Joanne Faulkner of What Sorts of People has a post up on what ought to now be known as the Gould affair, in reference to the well-known Sokal hoax — which continues to haunt the postmodern left more than ten years after its perpetration. Faulkner summarizes the turn of events thus far:
Keith Windschuttle, editor of Australian Right magazine Quadrant, and prominent culture warrior, has been hoaxed — publishing an article arguing essentially that genetic scientists should be allowed to do anything they want without the scrutiny of the public or media, because scientists know best.
The hoaxer outed themselves to another online magaine, Crikey, and has chronicled their misdeed in the blog ‘Diary of a Hoax.’ This is delicious. Windschuttle was something of an ‘official historian’ for Australia’s previous Howard Government, presenting their preferred version of Aboriginal history (that there was no stolen generation, that reports of massacres were overblown) by picking at the footnotes of academic historians such as Henry Reynolds, of the University of Tasmania.

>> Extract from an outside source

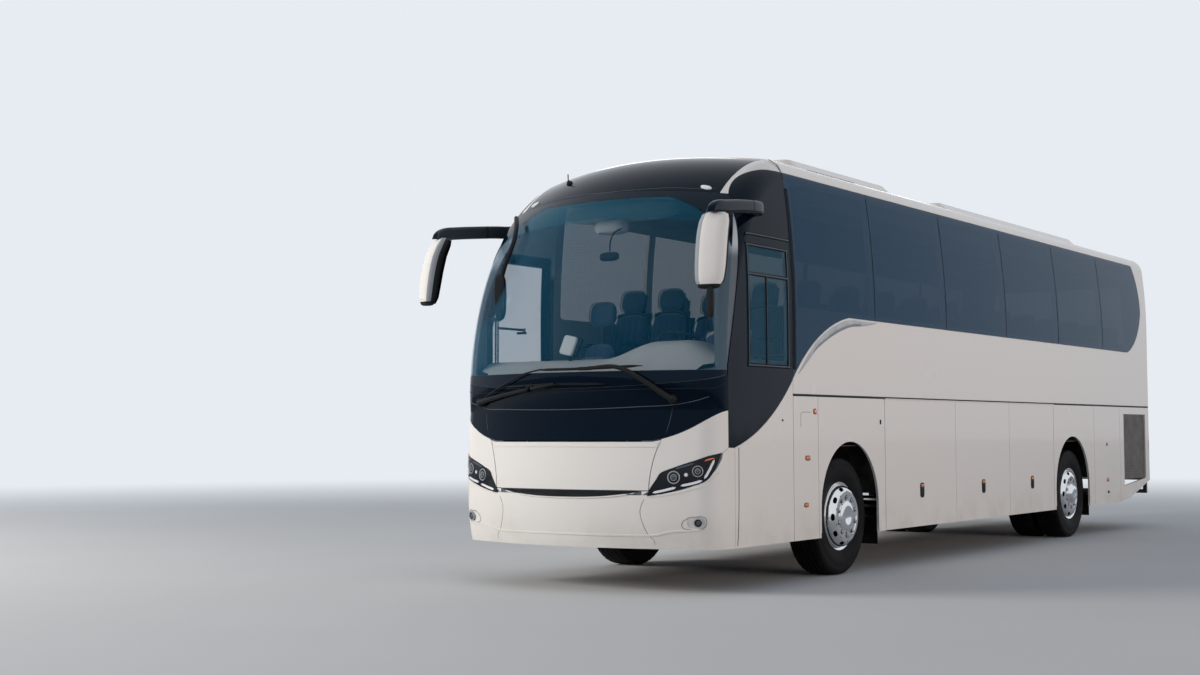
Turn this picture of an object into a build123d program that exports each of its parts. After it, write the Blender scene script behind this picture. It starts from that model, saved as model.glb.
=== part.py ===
from build123d import *
import os
from math import atan2, cos, degrees, hypot, pi, radians, sin, sqrt

os.makedirs("parts", exist_ok=True)

# A two-axle coach bus, in millimetres.
# Every place along the bus is a station: the distance back from the foremost point of the bumper.
# +X is the driver's side (the vehicle's left), +Z is up, and the front looks towards -Y.
# The pieces are built at their stations, and put() moves them to the origin at the middle of the
# whole length, on the ground.

# Overall sizes
WIDTH = 2550
HALF = WIDTH / 2
REAR_S = 11950
ROOF_TOP = 3695
SKIRT_Z = 357

# Cross-section of the body: an upright flank, a long lean inwards, a roof edge and a crown
TUMBLE_Z = 2277
LEAN_R = 8230
EDGE_R = 205
CROWN_R = 6500

# Heights along the flank
RUB_Z = 1580
BELT_Z = 2290
RAIL_Z = 3484

# Walls
SKIN = 8
SEAT = 0.3
WALL = 45
PANEL = 25
GAP = 5

# Front upper shell: sections in planes that fan out about an axis along X
FAN_S = 1750
FAN_Z = 1450
FAN_CORE = 300
SOLVE_ROUNDS = 20
# angle above the horizontal, reach from the axis, corner radius, front radius
FAN = [
    (0, 1720, 240, 3000),
    (20, 1838, 258, 2550),
    (40, 2008, 272, 2350),
    (60, 2192, 262, 2600),
    (75, 2256, 235, 3800),
    (90, ROOF_TOP - FAN_Z, EDGE_R, CROWN_R),
]
# Front lower shell: level sections: height, station of the foremost point
NOSE = [(SKIRT_Z, 55), (620, 8), (900, 0), (1180, 10), (FAN_Z, FAN_S - FAN[0][1])]
NOSE_CORNER_R = FAN[0][2]
NOSE_FRONT_R = FAN[0][3]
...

Windschuttle positioned himself as the voice of reason against the tyranny of postmodernism in history research. That’s what makes this so sweet. As Crikey’s Margaret Simons writes:
The Gould hoax is designed to be a companion and a counter to the famous Sokal hoax, in which the physicist Alan Sokal submitted a paper to a postmodern cultural studies journal to show that post modernists would “publish an article liberally salted with nonsense if (a) it sounded good and (b) it flattered the editors’ ideological preconceptions.”
Windschuttle’s positioning of himself on the side of realism, and his opponents on the side of sophistry, is undone by this hoax — which, as distinct from the Sokal hoax, was not even perpetrated by a known and respected scientist (which at least had lent a certain credence to Sokal’s article in the minds of Social Text’s editors).
In the comments, Faulkner notes the interesting turn the scandal has recently taken. “[As] it turns out, Windschuttle has simply decided to deny the article’s status as a hoax altogether”:
He had published “Scare campaigns and science reporting” without checking what he called the “nitty gritty” of its facts, and he had put it in the magazine without showing it to anyone familiar with its subject, genetic engineering. But in two busy hours yesterday he was able to satisfy himself the article was “only 10 to 15 per cent invented. When I discovered that my gloom and embarrassment changed completely.”
[...]
Windschuttle didn’t check the paper or ring the CSIRO. He says: “We’re not a science journal.” But in any case, he doesn’t believe Quadrant has to check the facts in its articles. Though he has flayed historians for small errors in obscure footnotes in the past, he doesn’t believe his handling of the article falls short of his own standards. “I am not the author in this case. I’m the editor.”
Sadly, Gould’s hoax (probably) won’t get as much airtime as Sokal’s, even though what it reveals is much more important. Nevertheless, one can’t help but see this event as part of a larger trend intent on unveiling the more powerful, and dangerous, ideological forces at work in the sciences. Indeed, it is telling of the times, and surely a sign that we have moved past the problems Sokal revealed, that Chris Mooney (who, like “Gould”, has done much to expose right-wing attacks on science) and Sokal himself recently (in February 2007) co-authored an op-ed in the L.A. Times, which, in the words of Gristmill’s David Roberts, made the simple point:
whatever threat postmodernism once posed to science, it has been eclipsed by a more direct and ham-handed attack on science by the Republican Party. It’s just not sufficient to say that “both sides do it.” Turns out one side does it way, way more.